=== Data shown ===

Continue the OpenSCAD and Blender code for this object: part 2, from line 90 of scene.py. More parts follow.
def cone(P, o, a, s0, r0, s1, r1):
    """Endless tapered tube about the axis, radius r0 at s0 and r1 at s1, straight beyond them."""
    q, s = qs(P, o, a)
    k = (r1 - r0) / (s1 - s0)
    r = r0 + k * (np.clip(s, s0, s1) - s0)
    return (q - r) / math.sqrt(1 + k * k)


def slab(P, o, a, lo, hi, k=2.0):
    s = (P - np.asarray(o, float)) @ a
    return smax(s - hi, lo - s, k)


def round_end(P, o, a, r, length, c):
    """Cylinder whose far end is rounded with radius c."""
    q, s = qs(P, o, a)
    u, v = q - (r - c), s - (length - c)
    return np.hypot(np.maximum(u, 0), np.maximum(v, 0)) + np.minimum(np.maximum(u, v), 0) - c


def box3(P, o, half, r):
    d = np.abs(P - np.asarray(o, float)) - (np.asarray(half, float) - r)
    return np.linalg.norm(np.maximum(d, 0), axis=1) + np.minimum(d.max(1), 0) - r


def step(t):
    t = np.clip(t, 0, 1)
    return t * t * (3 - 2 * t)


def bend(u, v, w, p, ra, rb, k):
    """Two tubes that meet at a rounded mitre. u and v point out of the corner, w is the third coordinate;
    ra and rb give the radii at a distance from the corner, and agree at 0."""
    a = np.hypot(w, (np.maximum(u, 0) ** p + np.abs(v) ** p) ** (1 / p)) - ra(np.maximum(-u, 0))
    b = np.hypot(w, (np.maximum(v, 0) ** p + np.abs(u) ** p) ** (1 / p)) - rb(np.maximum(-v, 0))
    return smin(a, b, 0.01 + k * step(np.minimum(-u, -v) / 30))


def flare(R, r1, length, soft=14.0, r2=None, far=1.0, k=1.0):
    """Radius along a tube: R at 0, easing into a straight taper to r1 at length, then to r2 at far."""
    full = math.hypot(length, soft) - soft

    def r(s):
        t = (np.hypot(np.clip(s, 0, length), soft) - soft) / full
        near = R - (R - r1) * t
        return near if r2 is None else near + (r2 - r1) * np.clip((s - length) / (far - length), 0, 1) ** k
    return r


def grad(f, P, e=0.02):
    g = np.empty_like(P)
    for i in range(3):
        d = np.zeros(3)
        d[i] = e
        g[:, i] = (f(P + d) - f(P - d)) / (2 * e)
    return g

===

> Given task
Collect the lines of the data that carry the word "from".

> Solution for this exercise
Continue the OpenSCAD and Blender code for this object: part 2, from line 90 of scene.py. More parts follow.
    ra and rb give the radii at a distance from the corner, and agree at 0."""